# Компьютерные технологии > Игры (games) >  Помогите вспомнить название игры

## Олег2221

игра примерно 2005- 2008 года в игре 6 девушек моделей или около того. Играем в роли фотографа вид от лица рамки объектива) моделям можно менять 
одежду позы и тд

----------


## Emodzy

шалунишка:) как игрушка то называется?  я б и сам поиграл:)

----------


## Venedos

)))) симсы что ли какие))) ну или симулятор барби)

----------


## Talibmib

Чтоб не открывать новую тему, хочу задать вопрос тут. Есть ли сейчас современные игры на подобии War Craft или что то подобное?

----------


## Mindoul

Игра называется фотомодель.

----------


## Skyler

> Чтоб не открывать новую тему, хочу задать вопрос тут.

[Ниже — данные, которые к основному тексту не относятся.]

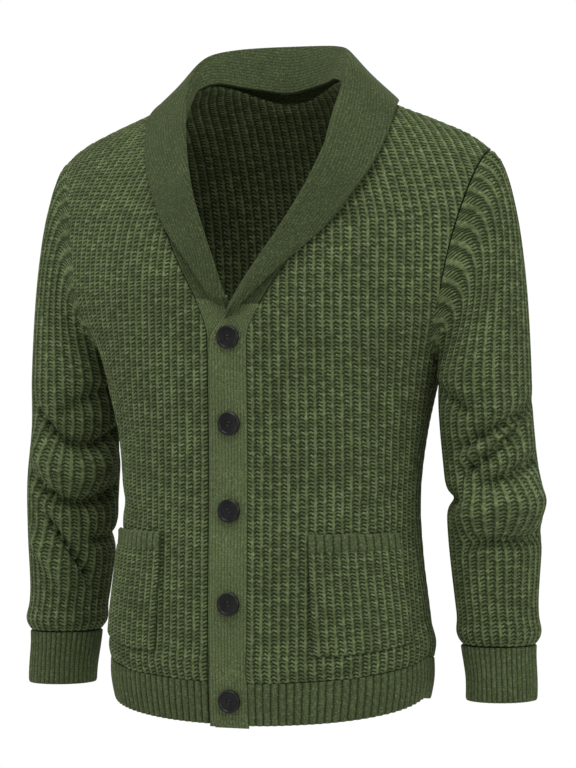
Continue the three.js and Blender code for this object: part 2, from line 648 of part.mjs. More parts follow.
// Shawl collar: a folded sheet, from the neckline seam up the stand, over the roll line and down the fall.
function collar(name, material) {
  const body = new Body(name);
  const parts = [];
  for (let i = -15; i <= 15; i++) parts.push(i / 15);
  const half = 1.3;
  const clear = (point, behind, out) => {
    const spot = nearest(point, behind);
    const base = torso(spot.share, spot.height, behind);
    const n = torsoOut(spot.share, spot.height, behind);
    const gap = sub(point, base);
    const level = gap[0] * n[0] + gap[1] * n[1] + gap[2] * n[2];
    return level < out ? add(base, n, out) : point;
  };
  const lines = parts.map((part) => {
    const side = part < 0 ? -1 : 1;
    const u = Math.min(Math.abs(part), side < 0 ? 0.975 : 1);
    const get = (name_) => read(COLLAR, "u", name_, u);
    const set = (z) => read(NECK_SET, "z", "x", z);
    const roll = [side * get("rx") + set(get("rz")), get("ry"), get("rz")];
    const freeEdge = [side * get("ex") + set(get("ez")), get("ey"), get("ez")];
    const sz = get("sz");
    const besideNeck = sz > -160 && get("sy") < 0;
    const seamX = sz <= -160 ? neckX(side, sz) - 1.8 : besideNeck ? neckEdge(side, sz)[0] - 1.8 : get("sx");
    const low = side > 0 ? LAP * ease((u - 0.7) / 0.3) : 0;
    const seamBehind = get("sy") > RIDGE_Y;
    const seamSpot = nearest([side * seamX, get("sy"), sz], seamBehind);
    const seam = torsoSkin(seamSpot.share, seamSpot.height, seamBehind, -1 + low);
    const edgeBehind = freeEdge[1] > RIDGE_Y;
    const lift = 5 + low;
    const fallEnd = clear(freeEdge, edgeBehind, lift);
    const middleOne = blend(roll, fallEnd, 0.4);
    const middleTwo = blend(roll, fallEnd, 0.72);
    const fallOne = clear(middleOne, middleOne[1] > RIDGE_Y, lift + 1.5);
    const fallTwo = clear(middleTwo, middleTwo[1] > RIDGE_Y, lift + 0.5);
    const crest = unit(sub(roll, blend(seam, fallTwo, 0.5)));
    const apart = sub(fallOne, blend(seam, roll, 0.6));
    const flat = crest[0] * apart[0] + crest[1] * apart[1] + crest[2] * apart[2];
    const out = unit(add(apart, crest, -flat));
    return [
      seam,
      blend(seam, add(roll, out, -2.6), 0.34),
      blend(seam, add(roll, out, -2.6), 0.7),
      add(add(roll, out, -2.4), crest, -2),
      add(roll, crest, 1),
      add(add(roll, out, 2.4), crest, -2),
      fallOne,
      fallTwo,
      fallEnd,
    ];
  });
  const sides = lines.map((line, i) => {
    const before = lines[Math.max(0, i - 1)];
    const after = lines[Math.min(lines.length - 1, i + 1)];
    return line.map((p, j) => {
      const along = sub(after[j], before[j]);
      const across = sub(line[Math.min(line.length - 1, j + 1)], line[Math.max(0, j - 1)]);
      const n = unit(cross(across, along));
      return [add(p, n, half), add(p, n, -half)];
    });
  });
  const outer = sides.map((line) => line.map((pair) => body.point(pair[0])));
  const inner = sides.map((line) => line.map((pair) => body.point(pair[1])));
  const last = lines.length - 1;
  const end = lines[0].length - 1;
  for (let i = 0; i < last; i++)
    for (let j = 0; j < end; j++) {
      body.quad(outer[i][j], outer[i + 1][j], outer[i + 1][j + 1], outer[i][j + 1]);
      body.quad(inner[i][j + 1], inner[i + 1][j + 1], inner[i + 1][j], inner[i][j]);
    }
  const row = (grid, j) => grid.map((line) => line[j]);
  body.wall(row(outer, 0), row(inner, 0));
  body.wall(outer[last], inner[last]);
  body.wall(row(outer, end).reverse(), row(inner, end).reverse());
  body.wall(outer[0].slice().reverse(), inner[0].slice().reverse());
  return body.mesh(material);
}

function button(name, z, material) {
  const profile = [
    { r: 0, h: 0 },
    { r: 12.4, h: 0.5 },
    { r: 12.5, h: 3.2 },
    { r: 11, h: 4.2 },
    { r: 9.6, h: 3 },
    { r: 0, h: 2.8 },
  ].map((row) => new THREE.Vector2(row.r, row.h));
  const body = new Body(name);
  const count = 14;
  const base = torsoSkin(0.0001, z, false, 4.8);
  const out = torsoOut(0.0001, z, false);
  const aside = [1, 0, 0];
  const up = cross(out, aside);
  const at = (r, h, angle) => add(add(add(base, out, h), aside, r * Math.cos(angle)), up, r * Math.sin(angle));
  const rings = profile.slice(1, -1).map((p) =>
    Array.from({ length: count }, (_, i) => body.point(at(p.x, p.y, (i / count) * 2 * Math.PI))),
  );
  const foot = body.point(at(0, profile[0].y, 0));
  const face = body.point(at(0, profile[profile.length - 1].y, 0));
  for (let i = 0; i < count; i++) {
    const next = (i + 1) % count;
    body.face(foot, rings[0][next], rings[0][i]);
    body.face(face, rings[rings.length - 1][i], rings[rings.length - 1][next]);
    for (let k = 0; k < rings.length - 1; k++)
      body.quad(rings[k][i], rings[k][next], rings[k + 1][next], rings[k + 1][i]);
  }
  return body.mesh(material);
}

const knit = new THREE.MeshStandardMaterial({ color: 0x4a6a37, roughness: 0.95 });
const fineKnit = new THREE.MeshStandardMaterial({ color: 0x42602f, roughness: 0.95 });
const horn = new THREE.MeshStandardMaterial({ color: 0x17181a, roughness: 0.35 });

const cardigan = new THREE.Group();
cardigan.name = "cardigan";
cardigan.add(
  front("front_left", 1, knit),
  front("front_right", -1, knit),
  back("back", knit),
  hem("hem_left", 1, knit),
  hem("hem_right", -1, knit),
  hem("hem_back", 0, knit),
  sleeve("sleeve_left", 1, FOLDS_LEFT, knit),
  sleeve("sleeve_right", -1, FOLDS_RIGHT, knit),
  cuff("cuff_left", 1, knit),
  cuff("cuff_right", -1, knit),
  band("button_band", 1, fineKnit),
  band("under_band", -1, fineKnit),
  collar("shawl_collar", fineKnit),
  pocket("pocket_left", 1, knit),
  pocket("pocket_right", -1, knit),
);
BUTTON_Z.forEach((z, i) => cardigan.add(button("button_" + (i + 1), z, horn)));

export default cardigan;
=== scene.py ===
import math

import bpy
import numpy as np
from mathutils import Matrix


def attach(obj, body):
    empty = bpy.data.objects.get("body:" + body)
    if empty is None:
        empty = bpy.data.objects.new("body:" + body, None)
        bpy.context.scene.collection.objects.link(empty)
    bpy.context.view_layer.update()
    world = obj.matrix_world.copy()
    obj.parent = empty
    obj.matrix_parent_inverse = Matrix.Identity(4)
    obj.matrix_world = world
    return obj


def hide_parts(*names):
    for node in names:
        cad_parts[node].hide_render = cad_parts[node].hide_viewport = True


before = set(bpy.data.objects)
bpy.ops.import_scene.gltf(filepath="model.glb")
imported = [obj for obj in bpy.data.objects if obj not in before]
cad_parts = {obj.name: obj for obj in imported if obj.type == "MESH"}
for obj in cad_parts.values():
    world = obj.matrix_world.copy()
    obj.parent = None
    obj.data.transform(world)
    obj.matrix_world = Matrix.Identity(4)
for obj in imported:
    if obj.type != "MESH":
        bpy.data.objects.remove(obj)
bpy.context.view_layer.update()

# Shawl collar cardigan in its worn shape. Sizes are in mm until a mesh is made; +X is the wearer's left.
MM = 0.001
SEAM = 0.3
WALL = 2.4
CHEST_Z = -230
UNDERARM_Z = -305
RIDGE_Y = 8
ROUNDNESS = 2.3
QUARTER = 246
FRONT_RIBS = 26
BACK_RIBS = 56
SLEEVE_RIBS = 30
CUFF_RIBS = 42
HEM_TALL = 45
LAP = 3.4
LEFT_START = 20.3
RIGHT_START = 27
ARM_SHARE = 0.79
STEP = 40 / 52
BACK_STEP = 44 / 56
LEFT_NECK = 15 / 52
RIGHT_NECK = 13 / 52
ARM_TOP_Z = -330
CUFF_Z = -609
SIDE_SHARE = 1 - 0.0006
HEM_SIDE_Z = -669
HEM_DROP_FRONT = 25
HEM_DROP_BACK = 15
CUFF_TOP_Z = CUFF_Z - 1.2
CUFF_END_Z = -668.5
CUFF_TALL = 58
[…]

Есть ли сейчас современные игры на подобии War Craft или что то подобное?


Вопрос легко гуглится)) но наверно ответ уже и сам нашел. Для интересующихся - игры, похожие на World of Warcraft
Guild Wars 2. 
The Elder Scrolls Online. 
Final Fantasy XIV: A Realm Reborn. 
Neverwinter Online. 
Lord Of The Rings Online. 
Runes of Magic.

----------


## Черенок

здравствуйте, не могу вспомнить название игрушки((( Там все зависит от твоего выбора, там еще сюжет с вендиго, прям как в "Сверхъестественном".

----------